夜でも瞳孔が悲鳴をあげるほど眩しい原宿の夜、友達と入ったIKEAに大量の犬がいた。ゴールデンレトリバーのぬいぐるみ。一匹2000円程度のポリエステルのいのちだけど、そっと抱いた黄金色の手触りは、人間のともだちと名高い犬独特のやさしさがあった。めちゃくちゃ買いたい(飼いたい)衝動に駆られたけど、反面その選択をすることが怖かった。2000円払えない、とかそういう話ではない。アレルギーだから犬を飼えないと思ってきたし事実そうだけど、それ以上に私は物言わぬいのちを愛することに不安があった。私は日頃から社会と関わることがとにかく下手だ。隣にいる友人と服屋にいる時に、その店の悪口をペラペラ話す友人を止めることもできない。こんなに対外コミュニケーションができないのに、ものいわぬ都合の良すぎるいのちなんて手にしたら、いよいよ真人間への道が断たれると思った。てかたぶんぬいぐるみひとつ買うのにこんな悩む時点で相当拗らせてるんだけど。

店にはいつの間にか蛍の光が流れていて、もやもやとしたまま犬を置き去りにした。腕の感覚が忘れられなくて悲しかった。たまらず犬の動画をYoutubeでサーフィンしたら、なんとIKEAの犬がそこかしこにいた。(しかも別々の投稿主の動画で)あの犬には犬好きに働きかける引力があるのだけは絶対に確かだった。

それから季節が半分巡った頃、同じ友人から原宿に出かける誘いがきた。本当は原宿は歩いてるだけでジャッジされてるような空気がして苦手。未だに断ることができないまま、重い足取りで待ち合わせへと向かった。
久しぶりにみる犬はやっぱりめちゃくちゃかわいくて、無造作に積み上がった大量のいのちをみるとやっぱり切なかった。気がつくと脳信号より先に腕が伸びていて、一匹の犬を拾い上げていた。

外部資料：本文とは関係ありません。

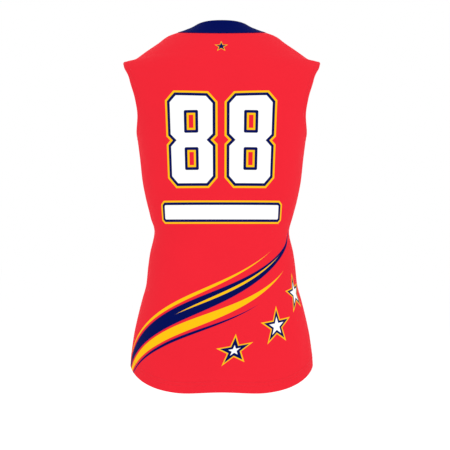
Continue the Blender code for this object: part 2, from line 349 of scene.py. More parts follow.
def apart(points, line):
    """Distance from each point to the nearest point of a line."""
    return np.linalg.norm(points[..., None, :] - line, axis=-1).min(axis=-1)


def outer_face(angle, height, panel, creases, hand):
    """Points of the cloth's outer face, on the left (hand 1) or right half (hand -1): the form,
    plus half the wall, plus the creases, which fade out towards the panel's borders."""
    place = flat_place(angle, height, panel) * (hand, 1)
    points = on_form(angle, height, panel)
    share = np.linspace(0, 1, BORDER_SAMPLES)
    lines = [hem_line(panel, share), neck_line(panel, share), edge_line(panel)]
    border = np.concatenate([on_form(*line, panel) for line in lines])
    inner = np.clip(apart(points, border) / CREASE_FADE, 0, 1)
    lift = SINGLE_CLOTH / 2 + inner ** 2 * (3 - 2 * inner) * creased(place, creases)
    points = points + lift[..., None] * outward(angle, height, panel)
    points[..., 1] += FACING[panel] * SEAM_GAP / 2
    return points * (hand, 1, 1), place


def both_halves(right, left, panel):
    """The two halves of a panel as one grid, in the order that turns its faces outwards."""
    return np.concatenate([right[:, :0:-1], left], axis=1)[:, ::-FACING[panel]]


def mesh_of(name, points, faces):
    """A smooth mesh of these points and faces."""
    mesh = bpy.data.meshes.new(name)
    mesh.from_pydata(points.reshape(-1, 3).tolist(), [], faces)
    mesh.shade_smooth()
    return mesh


def mesh_of_grid(name, points, flat):
    """A smooth mesh of quads over a grid of points, mapped by the places, in metres, where they
    lie on the flat cloth. A grid with one column fewer than its places is a closed ring."""
    rows, columns = points.shape[:2]
    index = np.arange(rows * columns).reshape(rows, columns)
    index = np.concatenate([index, index[:, :flat.shape[1] - columns]], axis=1)
    faces, corners = (np.stack([grid[:-1, :-1], grid[:-1, 1:], grid[1:, 1:], grid[1:, :-1]], axis=2)
                      for grid in (index, flat))
    mesh = mesh_of(name, points, faces.reshape(-1, 4).tolist())
    place = mesh.uv_layers.new(name="flat")
    place.data.foreach_set("uv", corners.astype(np.float32).ravel())
    return mesh


def into_turning(panel):
    """How far each point lies inside the edge of a turning, on the hem or round an armhole:
    positive in the double cloth and negative in the single."""
    angle, height = half_panel(panel)
    points = on_form(angle, height, panel)
    share = np.linspace(0, 1, TURNING_SAMPLES)
    half = -np.ones_like(angle)
    for line, depth in ((hem_line, HEM_DEPTH), (armhole_line, ARMHOLE_TURNING)):
        edge = on_form(*line(panel, share), panel)
        half = np.maximum(half, depth - apart(points, edge))
    return both_halves(half, half, panel)


def placed(data, location=(0, 0, 0)):
    """A new object in the scene, at this location, with this data and its name."""
    made = bpy.data.objects.new(data.name, data)
    made.location = location
    bpy.context.scene.collection.objects.link(made)
    return made


def piece_of(mesh, *materials):
    """A piece in the scene with this mesh and these materials."""
    for material in materials:
        mesh.materials.append(material)
    return placed(mesh)


def modify(piece, kind, **settings):
    """Adds a modifier of this kind with these settings."""
    made = piece.modifiers.new(kind.lower(), kind)
    for name, value in settings.items():
        setattr(made, name, value)


def cloth_panel(panel, creases, face, inside):
    """A panel as a thin shell: its outer face, and a wall inwards, double where it is turned in."""
    right, left = (outer_face(*half_panel(panel), panel, creases, hand) for hand in (-1, 1))
    points, flat = (both_halves(*halves, panel) for halves in zip(right, left))
    mesh = mesh_of_grid(panel + "_panel", points, flat)
    piece = piece_of(mesh, face, inside)
    turning = into_turning(panel).ravel()
    mesh.attributes.new("into_turning", "FLOAT", "POINT").data.foreach_set("value", turning)
    double = turning > 0
    plies = piece.vertex_groups.new(name="plies")
    plies.add(np.flatnonzero(double).tolist(), 1, "REPLACE")
    plies.add(np.flatnonzero(~double).tolist(), SINGLE_CLOTH / DOUBLE_CLOTH, "REPLACE")
    modify(piece, "SOLIDIFY", thickness=DOUBLE_CLOTH, offset=-1, vertex_group="plies",
           material_offset=1)
    modify(piece, "BEVEL", width=EDGE_ROUNDING, segments=2, limit_method="ANGLE",
           angle_limit=EDGE_ANGLE)
    return piece


def linear(colour):
    """An sRGB hex colour as linear light."""
    part = np.array([int(colour[i:i + 2], 16) for i in (1, 3, 5)]) / 255
    light = np.where(part <= 0.04045, part / 12.92, ((part + 0.055) / 1.055) ** 2.4)
    return (*light.tolist(), 1)


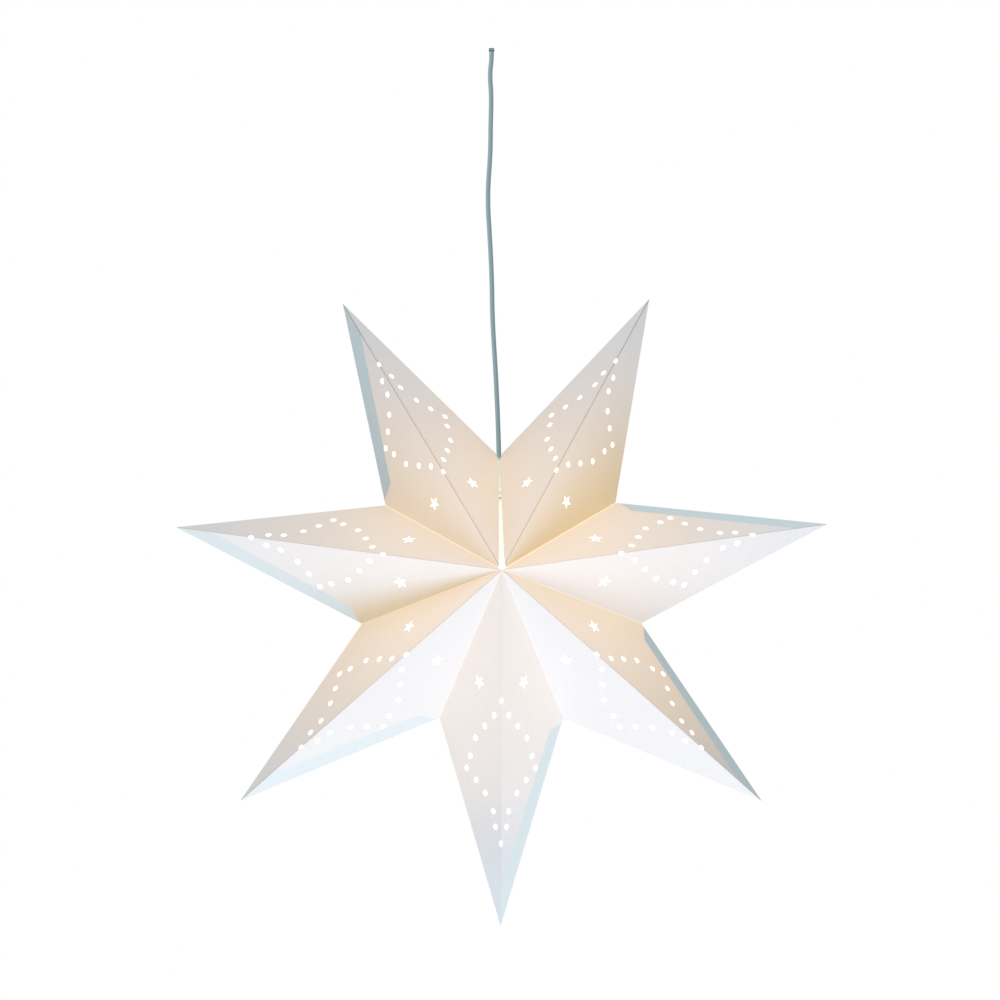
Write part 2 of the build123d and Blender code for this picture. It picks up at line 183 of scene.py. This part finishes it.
def newGroup(name, inputs, outputs):
    tree = bpy.data.node_groups.new(name, "ShaderNodeTree")
    for label, kind in inputs:
        tree.interface.new_socket(label, in_out="INPUT", socket_type="NodeSocket" + kind)
    for label, kind in outputs:
        tree.interface.new_socket(label, in_out="OUTPUT", socket_type="NodeSocket" + kind)
    return tree, addNode(tree, "NodeGroupInput").outputs, addNode(tree, "NodeGroupOutput").inputs


def useGroup(tree, group, **values):
    node = addNode(tree, "ShaderNodeGroup", node_tree=group)
    for label, value in values.items():
        feed(tree, node.inputs[label], value)
    return node.outputs


def newMaterial(name):
    material = bpy.data.materials.new(name)
    material.use_nodes = True
    tree = material.node_tree
    return material, tree, tree.nodes["Principled BSDF"]


def bump(tree, height, strength, distance):
    node = addNode(tree, "ShaderNodeBump")
    node.inputs["Strength"].default_value = strength
    node.inputs["Distance"].default_value = distance
    feed(tree, node.inputs["Height"], height)
    return node.outputs["Normal"]


def rgb(red, green, blue):
    return (red, green, blue, 1)


card = {
    # upWhite and lowWhite: painted light, card that faces down is drawn a little bluer than card that
    # faces up
    "upWhite": rgb(0.86, 0.86, 0.88),
    "lowWhite": rgb(0.86, 0.865, 0.905),
    "tan": rgb(0.93, 0.85, 0.74),  # painted warm shade where card that faces up looks beige
    # tip: painted cool outside light at the tips, away from the lamp's glow
    "tip": rgb(0.76, 0.83, 0.92),
    "valley": rgb(0.86, 0.76, 0.56),  # painted shade: how the card darkens and yellows beside a valley
    # upFlap and lowFlap: painted shade where the glued flap's double card holds back the lamp's light,
    # darker where the card faces up
    "upFlap": rgb(0.62, 0.74, 0.78),
    "lowFlap": rgb(0.76, 0.85, 0.90),
    "flapTone": [1.1, 0.9, 1.2, 1.1, 0.9, 1, 1],  # how light each flap's painted shade is, arm_1 to arm_7
    "flapShare": [0.95, 0.80, 0.85, 1, 1, 0.95, 1],  # how wide each flap shows through the card
    # painted shade along each arm's ridge crease
    "creaseShadeGrey": rgb(0.40, 0.37, 0.37),
    "glow": rgb(0.27, 0.15, 0.035),
    "glowFull": 0.105,  # distances from the lamp where its glow is full and where it ends
    "glowEnd": 0.275,
    "lineLight": rgb(0.30, 0.26, 0.14),
    # inside: painted lamplight on the card's inner faces, as emission
    "inside": rgb(0.98, 0.95, 0.82),
    "insideNear": 0.5,
    "insideFar": 0.4,
    "flangeDim": 0.35,  # share of the inner light on the flanges
    "tanLeast": 0.25,  # share of the painted warm shade that is left at the middle
    "tanFrom": 0.1,
    "tanTo": 0.2,
    "valleyShadeFull": 0.15,
    "valleyShadeEnd": 0.27,
    "tipFrom": 0.17,
    "tipTo": 0.29,
    # each arm's left and right side: share of the glow, how dark and how dark at its tip as painted
    # shade, how much painted warm shade, and how much painted shade beside its valley, out to what share
    # of the distance from the middle
    "sides": [
        ((0.5, 1.0, 1.03, 0.0, 0.0, 0.1), (0.5, 0.99, 0.82, 0.1, 0.1, 0.3)),
        ((1.05, 0.98, 0.9, 0.9, 0.3, 0.5), (0.05, 1.0, 1.0, 0.0, 0.0, 0.1)),
        ((1.1, 1.0, 1.15, 0.1, 0.1, 0.4), (0.35, 1.02, 1.0, 0.0, 0.05, 0.3)),
        ((0.95, 0.95, 1.1, 0.0, 0.2, 0.4), (1.0, 0.885, 1.05, 0.1, 1.0, 0.55)),
        ((1.0, 0.87, 1.05, 0.1, 0.35, 0.5), (1.0, 0.93, 1.07, 0.0, 0.2, 0.4)),
        ((0.35, 1.0, 1.02, 0.0, 1.0, 0.26), (0.95, 0.99, 1.05, 0.15, 0.15, 0.4)),
        ((0.05, 1.0, 1.0, 0.0, 0.0, 0.1), (1.1, 0.99, 1.05, 0.4, 0.35, 0.4)),
    ],
    # how much painted cool light each arm's tip gets, arm_1 to arm_7
    "coolTipLight": [1.0, 0.1, 0.1, 0.1, 0.1, 0.1, 0.1],
    # how strong the painted crease shade is on each arm, arm_1 to arm_7
    "crease": [0.1, 0.5, 0.4, 0.9, 0.9, 0.4, 0.5],
    "valleyLine": [0.1, 0.5, 1.2, 0.3, 0.8, 0.5, 0.15],  # painted lamp light leaking along each valley, from arm 1 with arm 2, onwards
    # where each mask is 0 and where it is 1, in metres apart from upEdge, a height of the normal
    "insideEdge": (0.045, 0.035),
    "upEdge": (-0.45, 0.0),
    "creaseEdge": (0.0006, 0.0002),
    "lineEdge": (0.0006, 0.0001),
    "flangeEdge": (0.004, 0.003),
    "flapEdge": (-0.0003, 0.0003),
    "cloudScale": 60,
    "cloudShare": 0.16,  # how far the glow varies, as card is never quite even
    "fineScale": 1400,
    "fineShare": 0.6,  # of the tooth's height; the rest is the coarse tooth
    "coarseScale": 240,
    "mottleShare": 0.05,
    "creaseDepth": 1.5,
    "roughness": 0.78,
    "specular": 0.25,
    "bumpStrength": 0.25,
    "bumpDistance": 0.0002,
}


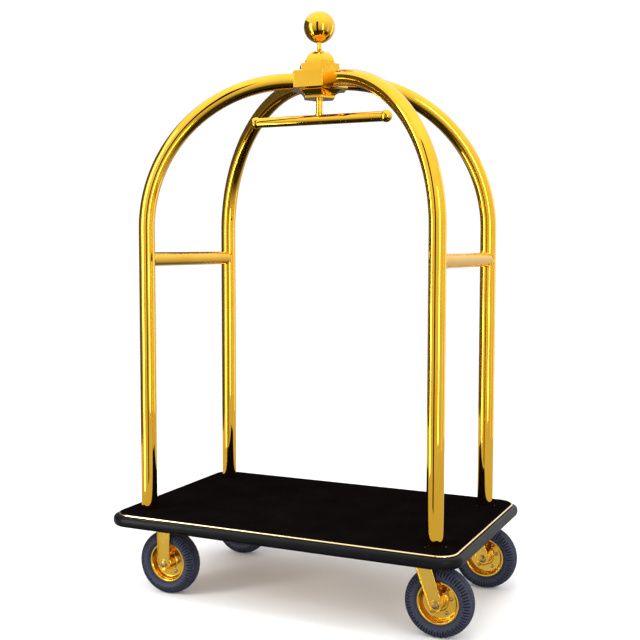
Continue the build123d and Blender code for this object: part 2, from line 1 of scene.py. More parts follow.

結局、IKEAの信じられないくらいでかいトートバッグに詰められた犬がその日私の家に連れ帰られた。哀れな犬狂いを知っている母は良かったねと本気で言ってくれたけど、私は未だに何か重大なスイッチを入れてしまった気がして罪悪感がすごかった。ぬいぐるみで罪悪感感じるのこの世で私ぐらいだろ。

犬を抱きかかえてベットに寝転ぶと、思ったよりサイズが大きいからか独特の圧迫感があって、その寝づらさがかえって本物らしくておそろしかった。手の届かないものは美しいけど、手近な代替え品でことを済ますのはいつか絶対ツケがくる気がして怖い。落語の死神を思い出した。
漠然とした明日への不安を押しつぶすように犬を抱きしめて、それから少し眠った。